> **Aim**
Return the lines where the word "handed" occurs.

Records that describe objects:
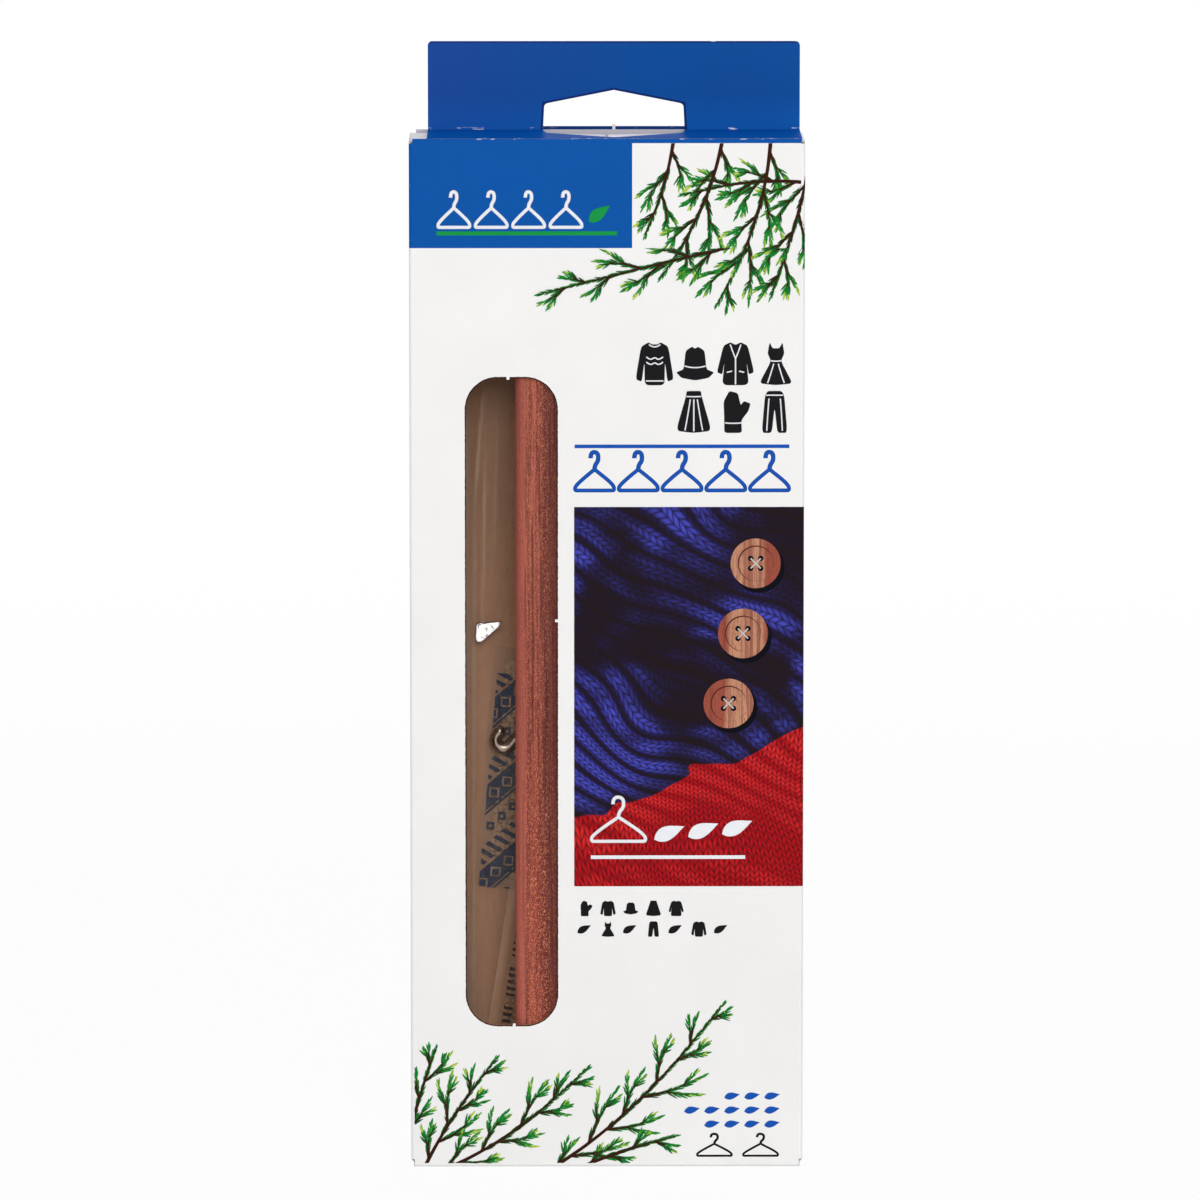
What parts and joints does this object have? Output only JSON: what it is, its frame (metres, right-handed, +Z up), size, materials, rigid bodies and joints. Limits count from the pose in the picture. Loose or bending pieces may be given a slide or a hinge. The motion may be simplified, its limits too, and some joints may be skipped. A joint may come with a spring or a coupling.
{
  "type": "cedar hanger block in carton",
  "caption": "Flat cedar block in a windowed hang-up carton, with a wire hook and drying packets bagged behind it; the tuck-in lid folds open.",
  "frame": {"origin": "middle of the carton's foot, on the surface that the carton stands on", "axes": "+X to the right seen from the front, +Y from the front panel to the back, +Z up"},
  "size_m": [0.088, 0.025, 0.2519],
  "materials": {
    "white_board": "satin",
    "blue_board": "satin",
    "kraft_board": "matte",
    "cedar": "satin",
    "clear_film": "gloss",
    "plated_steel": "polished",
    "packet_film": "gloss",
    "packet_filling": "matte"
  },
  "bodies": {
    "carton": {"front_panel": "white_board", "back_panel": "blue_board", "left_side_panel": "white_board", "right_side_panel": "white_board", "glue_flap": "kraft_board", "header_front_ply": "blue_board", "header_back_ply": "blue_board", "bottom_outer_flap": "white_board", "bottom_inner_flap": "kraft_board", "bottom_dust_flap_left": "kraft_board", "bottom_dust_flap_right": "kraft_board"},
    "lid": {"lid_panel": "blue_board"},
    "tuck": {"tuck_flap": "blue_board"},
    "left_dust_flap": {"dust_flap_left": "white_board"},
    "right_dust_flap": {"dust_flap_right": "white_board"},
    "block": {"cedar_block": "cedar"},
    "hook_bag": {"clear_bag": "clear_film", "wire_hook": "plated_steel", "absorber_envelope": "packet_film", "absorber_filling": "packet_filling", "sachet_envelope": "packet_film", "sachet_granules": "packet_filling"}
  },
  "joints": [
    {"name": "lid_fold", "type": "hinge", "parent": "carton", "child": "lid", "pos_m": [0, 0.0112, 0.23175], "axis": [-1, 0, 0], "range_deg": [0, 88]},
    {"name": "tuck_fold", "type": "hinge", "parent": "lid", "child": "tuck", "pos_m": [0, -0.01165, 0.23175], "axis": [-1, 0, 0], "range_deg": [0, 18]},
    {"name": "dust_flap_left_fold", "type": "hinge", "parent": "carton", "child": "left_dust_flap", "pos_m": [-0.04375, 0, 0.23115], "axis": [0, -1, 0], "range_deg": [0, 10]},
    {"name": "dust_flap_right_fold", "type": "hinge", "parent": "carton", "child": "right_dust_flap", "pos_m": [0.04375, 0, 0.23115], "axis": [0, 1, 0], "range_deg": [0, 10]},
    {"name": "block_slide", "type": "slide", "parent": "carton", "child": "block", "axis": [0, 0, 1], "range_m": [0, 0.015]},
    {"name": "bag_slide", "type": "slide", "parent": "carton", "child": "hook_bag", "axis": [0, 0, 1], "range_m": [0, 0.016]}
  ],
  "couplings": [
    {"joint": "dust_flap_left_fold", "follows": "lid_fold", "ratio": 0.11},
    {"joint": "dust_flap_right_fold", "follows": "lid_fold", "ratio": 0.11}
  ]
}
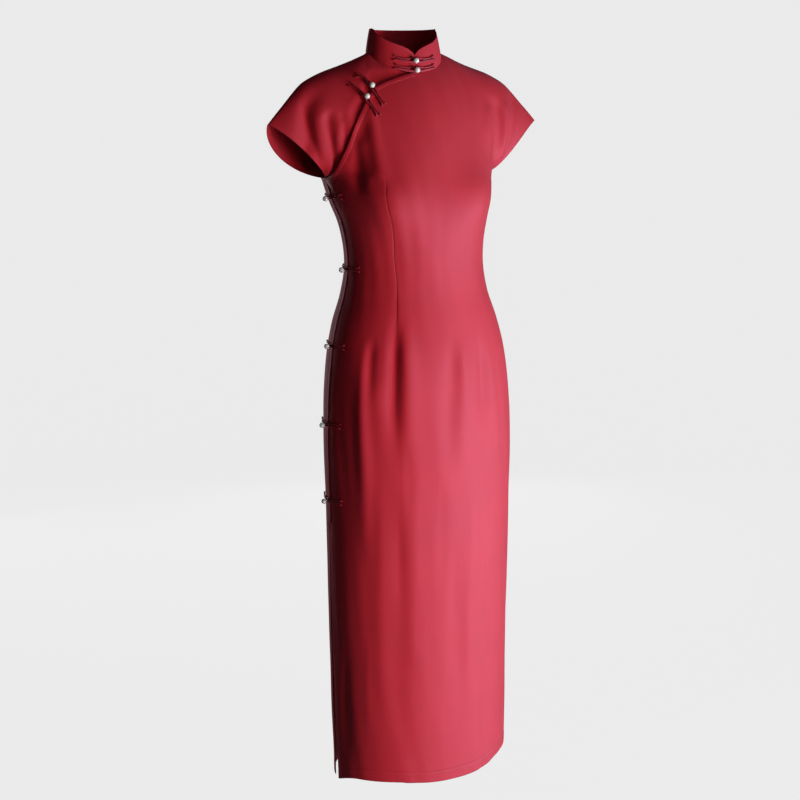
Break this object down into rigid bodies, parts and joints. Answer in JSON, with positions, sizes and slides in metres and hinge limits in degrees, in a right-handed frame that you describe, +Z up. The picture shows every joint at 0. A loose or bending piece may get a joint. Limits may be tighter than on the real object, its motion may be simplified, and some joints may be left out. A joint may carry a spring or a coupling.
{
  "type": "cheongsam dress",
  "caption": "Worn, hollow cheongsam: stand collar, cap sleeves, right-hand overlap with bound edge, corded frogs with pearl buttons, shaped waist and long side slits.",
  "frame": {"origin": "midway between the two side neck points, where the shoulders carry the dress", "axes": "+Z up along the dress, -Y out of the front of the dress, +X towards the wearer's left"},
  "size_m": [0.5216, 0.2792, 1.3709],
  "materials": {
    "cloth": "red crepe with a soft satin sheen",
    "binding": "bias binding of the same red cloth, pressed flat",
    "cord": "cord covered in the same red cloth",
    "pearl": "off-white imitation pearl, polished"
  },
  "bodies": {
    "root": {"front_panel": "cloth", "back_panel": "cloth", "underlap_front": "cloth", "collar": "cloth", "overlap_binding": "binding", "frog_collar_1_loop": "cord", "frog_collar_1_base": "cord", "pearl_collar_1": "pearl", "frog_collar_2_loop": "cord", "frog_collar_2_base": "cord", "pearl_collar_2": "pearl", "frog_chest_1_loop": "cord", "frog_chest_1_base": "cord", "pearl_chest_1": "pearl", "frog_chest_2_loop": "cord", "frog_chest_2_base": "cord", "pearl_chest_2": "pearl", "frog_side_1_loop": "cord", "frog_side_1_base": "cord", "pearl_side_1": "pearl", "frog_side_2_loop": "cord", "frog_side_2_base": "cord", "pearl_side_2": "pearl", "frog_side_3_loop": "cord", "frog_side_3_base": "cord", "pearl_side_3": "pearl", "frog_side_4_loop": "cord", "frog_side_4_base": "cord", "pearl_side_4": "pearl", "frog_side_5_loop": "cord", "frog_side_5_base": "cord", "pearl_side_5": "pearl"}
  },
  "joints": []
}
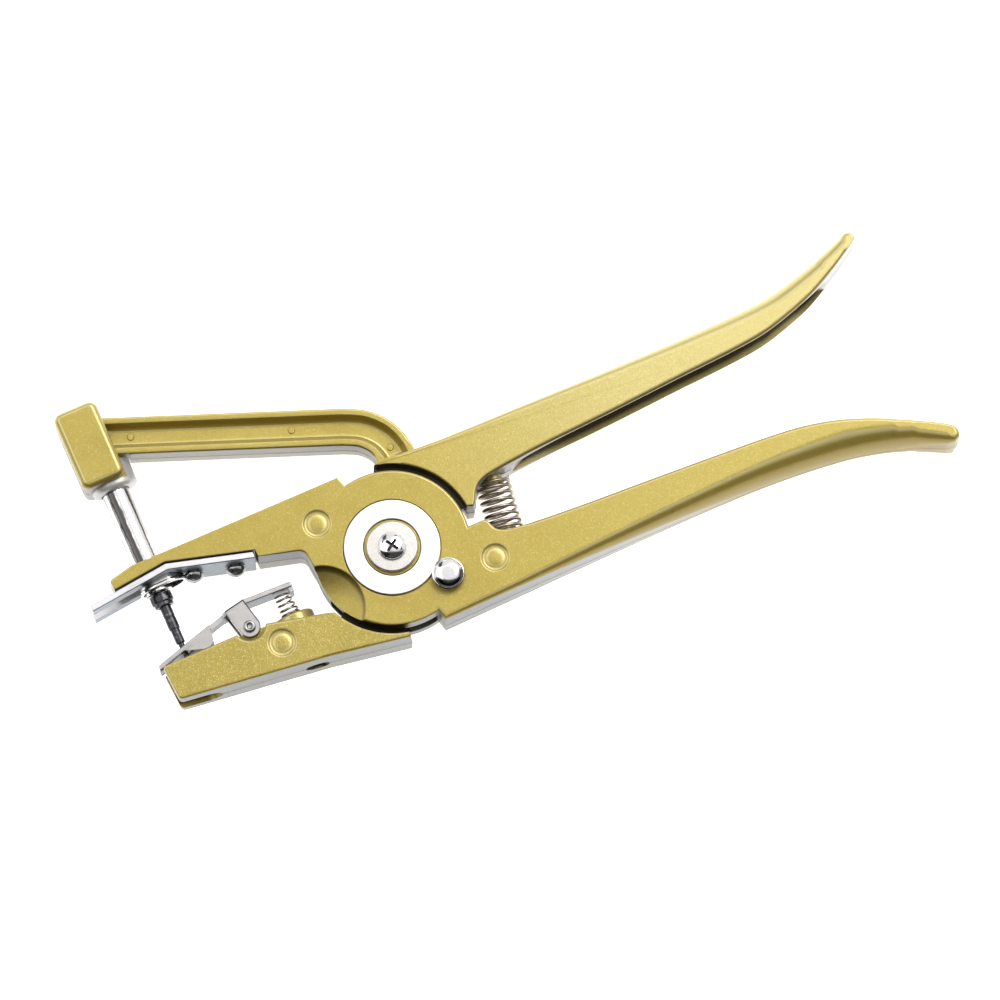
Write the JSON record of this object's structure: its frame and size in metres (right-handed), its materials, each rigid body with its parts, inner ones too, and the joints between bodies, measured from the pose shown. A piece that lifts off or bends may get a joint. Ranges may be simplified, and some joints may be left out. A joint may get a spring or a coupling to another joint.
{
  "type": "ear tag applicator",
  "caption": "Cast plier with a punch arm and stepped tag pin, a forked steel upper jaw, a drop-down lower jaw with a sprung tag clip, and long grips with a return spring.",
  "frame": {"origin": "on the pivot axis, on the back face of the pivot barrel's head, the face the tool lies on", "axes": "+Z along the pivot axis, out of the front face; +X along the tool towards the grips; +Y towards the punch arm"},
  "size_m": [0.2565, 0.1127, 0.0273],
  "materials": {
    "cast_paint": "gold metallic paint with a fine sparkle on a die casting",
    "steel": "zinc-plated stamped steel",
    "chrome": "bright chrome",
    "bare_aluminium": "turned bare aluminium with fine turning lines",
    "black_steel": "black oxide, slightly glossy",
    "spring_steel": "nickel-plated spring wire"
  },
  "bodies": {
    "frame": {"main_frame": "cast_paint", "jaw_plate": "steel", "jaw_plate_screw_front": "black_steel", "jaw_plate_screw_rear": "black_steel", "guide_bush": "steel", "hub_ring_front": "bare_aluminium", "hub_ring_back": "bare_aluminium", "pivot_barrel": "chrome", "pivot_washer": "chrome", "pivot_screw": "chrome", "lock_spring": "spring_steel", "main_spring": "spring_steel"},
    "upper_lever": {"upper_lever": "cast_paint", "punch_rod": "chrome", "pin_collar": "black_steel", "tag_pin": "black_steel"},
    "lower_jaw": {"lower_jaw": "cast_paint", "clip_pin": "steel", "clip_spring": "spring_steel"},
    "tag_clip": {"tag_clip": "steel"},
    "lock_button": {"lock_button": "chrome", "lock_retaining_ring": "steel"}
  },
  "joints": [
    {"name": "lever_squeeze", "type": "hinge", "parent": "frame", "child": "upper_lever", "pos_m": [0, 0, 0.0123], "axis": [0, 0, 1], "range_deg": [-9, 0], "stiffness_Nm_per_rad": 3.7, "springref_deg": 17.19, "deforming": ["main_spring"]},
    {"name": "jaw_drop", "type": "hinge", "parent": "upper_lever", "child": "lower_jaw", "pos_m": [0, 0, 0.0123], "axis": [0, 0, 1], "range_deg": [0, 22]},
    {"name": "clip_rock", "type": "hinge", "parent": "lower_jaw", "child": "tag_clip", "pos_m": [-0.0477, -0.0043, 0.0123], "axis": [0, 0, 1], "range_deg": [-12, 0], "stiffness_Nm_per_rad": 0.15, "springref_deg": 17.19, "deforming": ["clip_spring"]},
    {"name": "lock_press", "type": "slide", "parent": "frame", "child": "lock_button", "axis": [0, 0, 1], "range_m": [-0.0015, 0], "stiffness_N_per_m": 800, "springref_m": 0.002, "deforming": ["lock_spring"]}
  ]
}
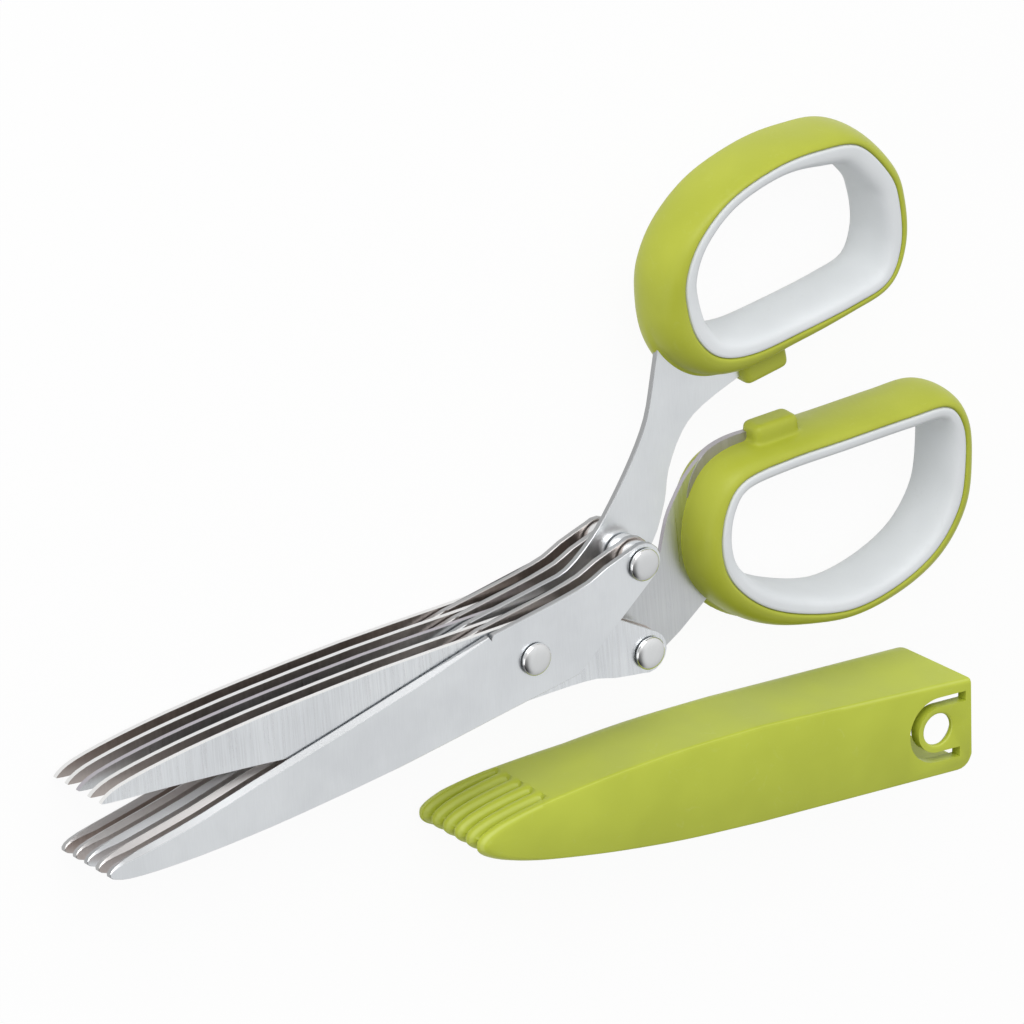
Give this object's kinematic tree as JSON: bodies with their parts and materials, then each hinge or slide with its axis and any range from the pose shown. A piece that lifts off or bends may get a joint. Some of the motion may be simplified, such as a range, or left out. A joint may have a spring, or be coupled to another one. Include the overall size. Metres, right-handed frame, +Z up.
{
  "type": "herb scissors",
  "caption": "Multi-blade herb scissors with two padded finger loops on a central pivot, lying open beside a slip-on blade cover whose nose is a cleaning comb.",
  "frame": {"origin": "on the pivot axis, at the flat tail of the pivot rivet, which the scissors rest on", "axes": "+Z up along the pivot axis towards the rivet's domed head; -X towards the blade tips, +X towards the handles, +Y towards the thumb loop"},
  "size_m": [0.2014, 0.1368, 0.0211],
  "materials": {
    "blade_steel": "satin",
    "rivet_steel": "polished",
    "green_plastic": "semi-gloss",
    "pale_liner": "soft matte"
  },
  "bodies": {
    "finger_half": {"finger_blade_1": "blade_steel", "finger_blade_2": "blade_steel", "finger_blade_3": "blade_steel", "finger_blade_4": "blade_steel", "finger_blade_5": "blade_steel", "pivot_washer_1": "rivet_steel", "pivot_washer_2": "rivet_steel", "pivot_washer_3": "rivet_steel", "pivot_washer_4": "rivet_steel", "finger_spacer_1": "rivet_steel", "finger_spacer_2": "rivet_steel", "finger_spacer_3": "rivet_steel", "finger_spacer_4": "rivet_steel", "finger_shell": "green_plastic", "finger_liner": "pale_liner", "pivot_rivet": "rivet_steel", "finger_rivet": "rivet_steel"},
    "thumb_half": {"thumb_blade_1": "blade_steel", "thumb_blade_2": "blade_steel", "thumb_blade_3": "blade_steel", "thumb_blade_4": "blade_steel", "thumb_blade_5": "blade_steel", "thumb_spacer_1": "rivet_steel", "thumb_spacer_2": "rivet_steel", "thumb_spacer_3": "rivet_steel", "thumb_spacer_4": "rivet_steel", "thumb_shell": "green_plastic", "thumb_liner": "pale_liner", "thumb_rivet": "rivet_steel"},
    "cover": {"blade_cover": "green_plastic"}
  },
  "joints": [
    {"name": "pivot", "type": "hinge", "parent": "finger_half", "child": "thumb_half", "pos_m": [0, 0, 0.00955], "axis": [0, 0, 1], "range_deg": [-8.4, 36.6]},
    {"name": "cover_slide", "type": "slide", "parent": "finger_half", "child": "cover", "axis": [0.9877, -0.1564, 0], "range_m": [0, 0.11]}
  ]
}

> **Response to this exercise**
What parts and joints does this object have? Output only JSON: what it is, its frame (metres, right-handed, +Z up), size, materials, rigid bodies and joints. Limits count from the pose in the picture. Loose or bending pieces may be given a slide or a hinge. The motion may be simplified, its limits too, and some joints may be skipped. A joint may come with a spring or a coupling.
Break this object down into rigid bodies, parts and joints. Answer in JSON, with positions, sizes and slides in metres and hinge limits in degrees, in a right-handed frame that you describe, +Z up. The picture shows every joint at 0. A loose or bending piece may get a joint. Limits may be tighter than on the real object, its motion may be simplified, and some joints may be left out. A joint may carry a spring or a coupling.
Write the JSON record of this object's structure: its frame and size in metres (right-handed), its materials, each rigid body with its parts, inner ones too, and the joints between bodies, measured from the pose shown. A piece that lifts off or bends may get a joint. Ranges may be simplified, and some joints may be left out. A joint may get a spring or a coupling to another joint.
Give this object's kinematic tree as JSON: bodies with their parts and materials, then each hinge or slide with its axis and any range from the pose shown. A piece that lifts off or bends may get a joint. Some of the motion may be simplified, such as a range, or left out. A joint may have a spring, or be coupled to another one. Include the overall size. Metres, right-handed frame, +Z up.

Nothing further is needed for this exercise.